Share, Don't Attach¶
The procurement industry has a saying: "Trust, but verify." In practice, it has meant "trust the PDF attachment and verify nothing." The B2B network model changes the verb. It is not "attach." It is "share" — and sharing implies access to a live, current, verifiable source, not a copy that goes stale the moment it leaves the sender's outbox.
Sustalium provides the B2B supplier network and public output pages for ISO certifications, REACH declarations, conflict minerals reports, modern slavery statements, and 110+ other compliance frameworks. Suppliers publish once. Buyers see the current version, always.
€10 per document per month. No setup fees. No annual contracts.

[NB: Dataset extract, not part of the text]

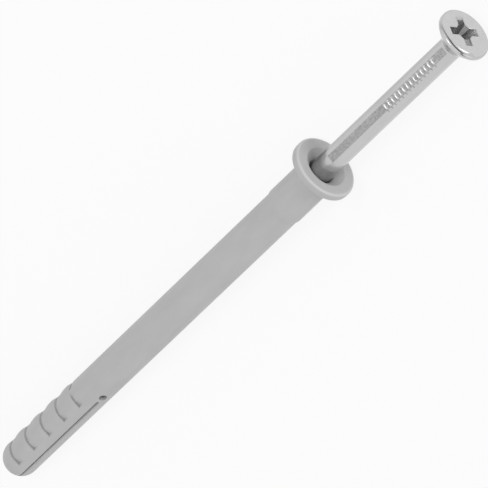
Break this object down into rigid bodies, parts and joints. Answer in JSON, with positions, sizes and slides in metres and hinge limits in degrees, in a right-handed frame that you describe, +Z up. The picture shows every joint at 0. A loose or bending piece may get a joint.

Frequently Asked Questions¶
Do my suppliers need a Sustalium account to share documents with me?¶
No. A supplier can publish a compliance page that is publicly accessible via URL or QR code. Viewing the shared document does not require an account. For the full B2B network experience — where supplier data propagates into your declarations — both parties benefit from being on the platform.
What if a supplier refuses to use the platform?¶
The public page model means the supplier doesn't need to adopt the platform for you to benefit. You can request that they publish their compliance documentation as verifiable pages. Even if they don't, your own published documents remain independently valuable.
How does this handle multi-tier supply chains?¶
Sustalium supports multi-stage supply chain traceability. A tier-1 supplier can share data from their own tier-2 suppliers through the network, providing visibility through multiple supplier tiers.
Is this just for large enterprises?¶
No. The B2B network is available to every Sustalium tenant. SMEs benefit disproportionately — they lack the procurement headcount to chase supplier documents manually and the B2B network automates what a larger company would assign to a full-time compliance analyst.